I now spend much of my time writing and thinking about Turkey. Sometimes I write things about Turkey that are complimentary and sometimes I write things about Turkey that take its government to task, and yet not once has anyone queried whether I am pro-Turkey or anti-Turkey, nor have I ever felt pressured to mark myself as one or the other. I am vociferous about my love of the country, its people, its culture, its food, but I can’t imagine ever describing myself as “pro-Turkey” only because it would seem like a ridiculous category in which to place oneself. If I walked around proudly tying my identity to this notion of being pro-Turkey, what would it even signify? Would it mean that I approve of everything the Turkish government does? That there is something about the metaphysical properties of Anatolia that I favor? That I just happen to like baklava and su boreği? I can tell you which academics and policy folks are hawkish on China and which ones are not, or which prominent DC thinktankers believe that the U.S. has been too tough on Russia since the end of the Cold War and which advocate for an even tougher approach, but I have never heard them labeled as pro-China and anti-China, or pro-Russia and anti-Russia. There is a reason when it comes to states, we generally do not define ourselves in relation to them as pro or anti.
That is, of course, unless we are talking about Israel. Everyone by now is familiar with the way that anyone with an opinion about anything having to do with Israel is immediately placed into one of two categories out of which it is increasingly difficult to escape. You are either pro-Israel or anti-Israel, and rarely is there room for a gray area. This relentless push to categorize comes from both sides, but in many ways it is actually driven by the pro-Israel camp. The stridently anti-Israel camp plays its role in this – and a quick perusal of the comments section of any foreign policy magazine article on Israel will quickly reveal the way the terms “pro-Israel” and “Zionist” are hurled as epithets – but it is the pro-Israel side that does a more thorough job of drawing boundaries. Politicians, pundits, journalists, and others are dubbed with the pro-Israel seal of approval, and those who are critical are dismissed as anti-Israel. While this is generally seen as a winning strategy, in many ways it actually does Israel more harm than good. As someone who firmly and unabashedly identifies with the pro-Israel camp, this 65th Yom Ha’atzmaut provides an occasion to reassess whether this marking of territory is actually productive.

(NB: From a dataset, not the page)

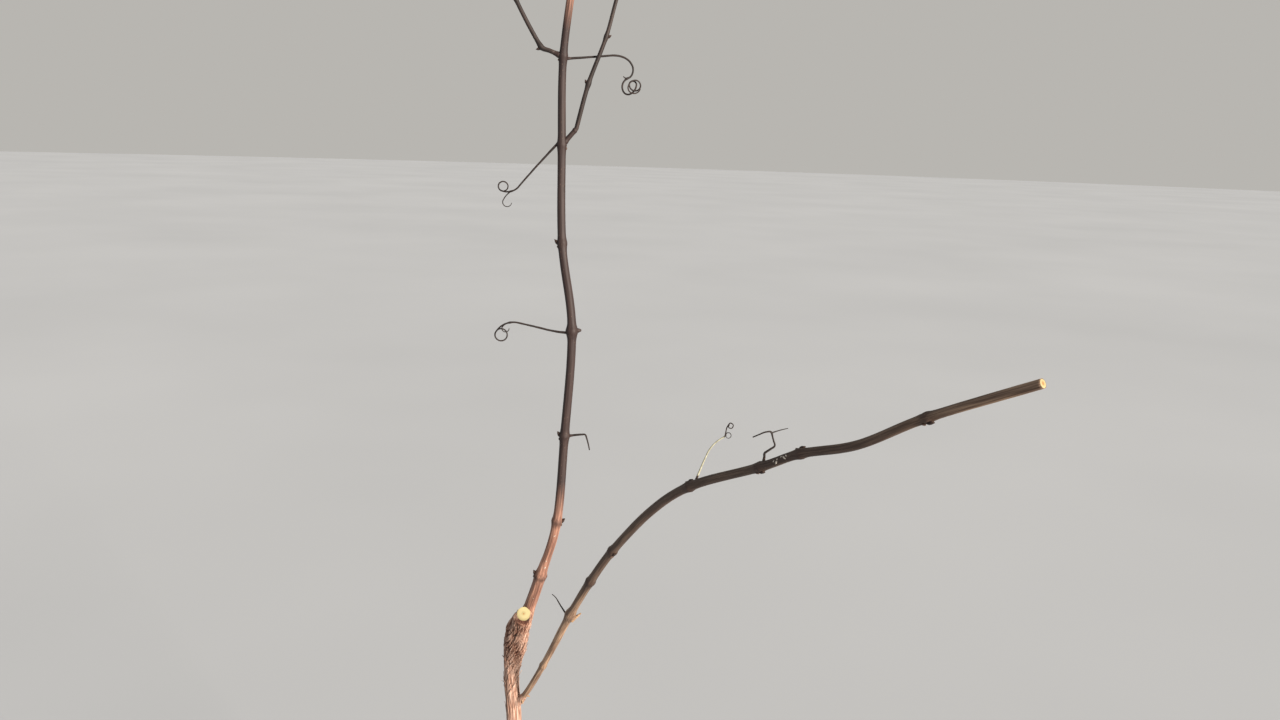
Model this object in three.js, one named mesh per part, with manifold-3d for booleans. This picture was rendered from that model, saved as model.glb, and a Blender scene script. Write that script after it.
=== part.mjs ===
// A young grapevine in winter: a trunk, one upright cane, one cane bent along the row, and the bare side
// shoots and tendrils that they carry. Millimetres. +Z is up, the ground is at zero under the trunk, and +X
// runs along the row, the way the bent cane is laid.
import * as THREE from "three";
import { mergeVertices } from "three/addons/utils/BufferGeometryUtils.js";
import Module from "manifold-3d";

const wasm = await Module();
wasm.setup();

// Driving dimensions
const HEAD_HEIGHT = 764; // middle of the swollen head of the trunk
const TRUNK_RADIUS = 9.2; // at its waist, below the head
const TRUNK_FOOT_RADIUS = 13;
const HEAD_RADIUS = 14.5;
const HEAD_RISE = [690, 750]; // heights between which the trunk swells to its head
const ROOT_FLARE_RADIUS = 27;
const ROOT_FLARE_HEIGHT = 70;
const ROOT_FLARE_SHARPNESS = 2.4; // how fast the flare dies away upward
const FLARE_RINGS = [0, 12, 18, 28, 42, 60]; // distances along the trunk's line
const SHOULDER_HEIGHT = 13; // of the blunt top of the head
// Radii of the canes, as [distance along the cane, radius]
const UPRIGHT_RADII = [[0, 7.6], [95, 7], [135, 5.4], [420, 5], [930, 4]];
const ARCHED_RADII = [
  [0, 5.2], [28, 3.7], [110, 3.9], [190, 4.5], [300, 4.7], [560, 4.4], [660, 4], [930, 3.5],
];
const COLLAR_SWELL = 1.18; // a cane's collar is this much thicker than the cane
const TIP_RADIUS = 1.2;
const GAP = 0.3; // between a limb and what it carries
const STUMP_STANDS_OUT = 3; // of its limb's swollen wood
const STUMP_RADII = [1.35, 1.15]; // at its root and its end, against what it carries
const TENDRIL_RADIUS = 1.3;
const TENDRIL_TIP = 0.6; // share of that radius at its tip
const COIL_TURN = 200; // a tendril that has turned more degrees than this in all winds into a coil
const COIL_DRIFT = 3.2; // how far each full turn of a coil lies from the last
const BUD = { radius: 2.9, tip: 0.9, standsOut: 4.4, leansUp: 6 };
const NODE_SWELL = 0.28; // how much a cane thickens at a node
const NODE_SPREAD = 7; // how far that thickening reaches along the cane

// Middle lines, as [along the row, across it, height], one point for each node of the wood. The trunk's line
// starts just below the flat cut at the ground, and each cane's inside the trunk.
const TRUNK_LINE = [
  [0.5, 0, -10],
  [-7, 5, 140],
  [-11, 7, 330],
  [-5, 3, 500],
  [-1, 1, 620],
  [-5, -1, 695],
  [5, 1, HEAD_HEIGHT],
];
const UPRIGHT_LINE = [
  [3, 5, 758],
  [17, 11, 796],
  [43, 9, 849],
  [74, 10, 930],
  [80, 15, 1038],
  [91, 15, 1168],
  [66, 18, 1266],
  [60, 20, 1377],
  [59, 21, 1474],
  [77, 22, 1576],
  [84, 24, 1682],
];
const UPRIGHT_COLLAR = 50; // length of the collar, from the line's start in the trunk
const UPRIGHT_BENDS = [1]; // points that shape a cane and are no nodes
const ARCHED_LINE = [
  [-2, 0, 654],
  [14, 6, 671],
  [60, 2, 735],
  [135, -14, 839],
  [177, -19, 897],
  [221, -25, 950],
  [287, -33, 1016],
  [350, -40, 1063],
  [444, -48, 1109],
  [491, -52, 1134],
  [550, -56, 1157],
  [610, -58, 1193],
  [695, -60, 1236],
];
const ARCHED_COLLAR = 30;
const ARCHED_BENDS = [1, 6, 10];
const ARCHED_SPLITS = [5, 8]; // the nodes where the bent cane is divided

// Leaves, and so buds and shoots, stood in two ranks: to this side of the upright cane and to the other
const SIDE = [0.66, 0.75, 0];
const rank = (side, up) => [SIDE[0] * side, SIDE[1] * side, up];

// The pale disc where the old top was sawn off
const SAWN_FACE = { radius: 9, centre: [24, -3, 793], facing: [0.76, -0.5, 0.42] };

// Each stretch of a tendril is [length, how many degrees it turns down]
const UPRIGHT_TENDRILS = {
  tendril_low_right: {
    node: 4,
    heading: rank(0.98, 0.17),
    stretches: [[14, 6], [4, 75], [17, 8]],
  },
  tendril_middle_left: {
    node: 5,
    beyond: -3,
    heading: rank(-1, 0.05),
    stretches: [[22, -10], [33, 2], [30, 70], [40, 330]],
  },
  tendril_upper_left: {
    node: 7,
    beyond: 7,
    heading: rank(-0.68, -0.73),
    stretches: [[62, 3], [22, -70], [30, -320]],
  },
  tendril_coiled: {
    node: 8,
    beyond: -2,
    heading: [0.53, 0.85, 0.1], // a little away from the side shoot that it passes
    stretches: [
      [47, -1], [12, 20], [9, 24], [7, 26], [10, 50], [6, 42],
      [8, -38], [10, -55], [9, -85], [13, -65], [7, -95], [7, -95],
      [12, -105], [8, -85], [8, -75], [12, -80], [10, -90], [9, -70],
    ],
  },
  tendril_high_left: {
    node: 9,
    heading: rank(-0.9, 0.35),
    stretches: [[60, 25], [32, 100], [70, 520]],
  },
};
const ARCHED_TENDRILS = {
  tendril_bend_low: {
    node: 3,
    beyond: -8,
    radius: 0.9,
    heading: rank(-0.54, 0.84),
    stretches: [[18, -4], [8, 25]],
  },
  tendril_bend_curled: {
    node: 7,
    beyond: 8,
    radius: 0.9,
    heading: rank(0.31, 0.95),
    stretches: [[24, 4], [22, 37], [3, -54], [6, 5], [6, 30], [13, 330]],
  },
  tendril_bend_crooked: {
    node: 8,
    beyond: 4,
    radius: 1,
    heading: rank(0.1, 0.99),
    stretches: [[2, -17], [3, 64], [8, 1], [4, -74], [9, 5], [4, -75], [6, -25], [8, 0]],
  },
};
const SIDE_SHOOTS = {
  side_shoot_right: {
    node: 7,
    heading: rank(0.65, 0.76),
    standsOut: 16,
    turnsTo: rank(0.27, 0.96),
    first: 56,
    length: 430,
    climb: 0.1,
    hand: -1,
    seed: 11,
  },
  side_shoot_left: {
    node: 8,
    heading: rank(-0.92, 0.38),
    first: 17,
    length: 360,
    climb: 2.2,
    hand: -1,
    seed: 23,
  },
  side_shoot_top: { node: 9, heading: rank(0.72, 0.6), first: 28, length: 320, climb: 0.7, seed: 37 },
};
const LEADER = { first: 60, length: 585, internode: 84, bareNodes: 0, climb: 0.02, seed: 53 };
const SHOOT_RADIUS = 2.9;
const SHOOT_INTERNODE = 57;
const SHOOT_BARE_NODES = 3; // the first nodes of a side shoot carry no tendril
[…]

The rush to proudly declare people and groups as pro-Israel harms Israel in two ways. The first is that it perpetuates a view of Israel as somehow different and as a country apart, and not in the sense of being a shining city on the hill but as a constant outsider. Israel is virtually the only country in the world in which its supporters press people to loudly declare this support, whether it be through large displays of strength in numbers like the annual AIPAC Policy Conference or through the omnipresent and explicit pro-Israel branding of Jewish groups and organizations. It reinforces a notion of Israel as an oddity and conveys a sense of insecurity among its supporters, as if without these constant reminders Israel would wither away. This is in no way to minimize the enormous security challenges that Israel faces, as the challenges facing Israelis are both real and constant. Nevertheless, as long as the world is forcefully divided into supporters and detractors, the normalcy that Israel craves will forever be elusive. Israel is not viewed as a normal state because its supporters do not allow it to be viewed as such. It is one thing to personally identify with Israel, and another to work to bring as many people into that same fold who have no real reason to identify with Israel any more than they would other Western democracies. The grassroots effort to get politicians to declare their undying love and support for Israel strikes an odd note to my ears, as I am unaware of any similar move by supporters of other countries. It creates a certain mystique surrounding the Jewish state that has some benefits but also some significant negative externalities. As someone who first visited Israel as a two year old, has been back nearly twenty times, and has spent a year living there, I know why I strongly identify with Israel and feel a deep personal connection to the country. Less clear to me is why it makes sense to encourage politicians with no real personal connection to Israel to express the same sentiment. The perception of strength that it creates is a false one that actually ends up backfiring.
Second, the pro-Israel delineation unnecessarily defines support for Israel according to an extremely high standard and creates a threshold that keeps people out who wouldn’t otherwise necessarily be so situated. For instance, if someone supports a strong relationship between the U.S. and Portugal, believes that the two should have tight military and diplomatic ties, would like to see visits by each country’s leader to the other’s country, but does not think that the U.S. should use its Security Council veto on Portugal’s behalf every time there is a resolution that unfavorably targets Portugal, we would say that this is a person who is favorably disposed toward Portugal. But because being “pro-Israel” implies a certain set of stances, including that the U.S. wield its veto in the Security Council to protect Israel from unfair treatment, someone who argues that Israel should have to fend for itself in the United Nations would find it difficult to gain the pro-Israel label. Similarly, someone who supports every public position advanced by AIPAC but also thinks that the U.S. should press Israel to return to the 1967 borders is guaranteed to be viewed as squishy when it comes to being pro-Israel because this position is seen as being outside the mainstream boundaries of what it means to be “pro-Israel.” The problem with this is that it consigns people who are sympathetic to Israel in most, but not all, situations to the outside of the club looking in, and in doing so alienates plenty of people who are inclined to give Israel more leeway than your average person. Marking boundaries strengthens in-group cohesion, but also makes your group smaller than it needs to be. It reminds me of the debate over whether having enumerated rights in the Constitution ends up being a good thing by clearly laying out lines that the government cannot cross, or actually unnecessarily limits the rights that citizens enjoy by implying that any rights not explicitly laid out do not exist.
If Israel is to ever be seen as just another country – and this would unmistakably be a good thing – the pro-Israel label needs to be left behind. When people no longer feel the need to shout their pro-Israel bonafides from the rooftops, it will be the proof that Israel has finally achieved normalcy, and that will do more for Israel’s security than a host of policy conferences will ever do. Let’s take the occasion of Israel’s Independence Day to rethink whether the term “pro-Israel” makes sense, and let people who are inclined to support Israel do it however they see fit.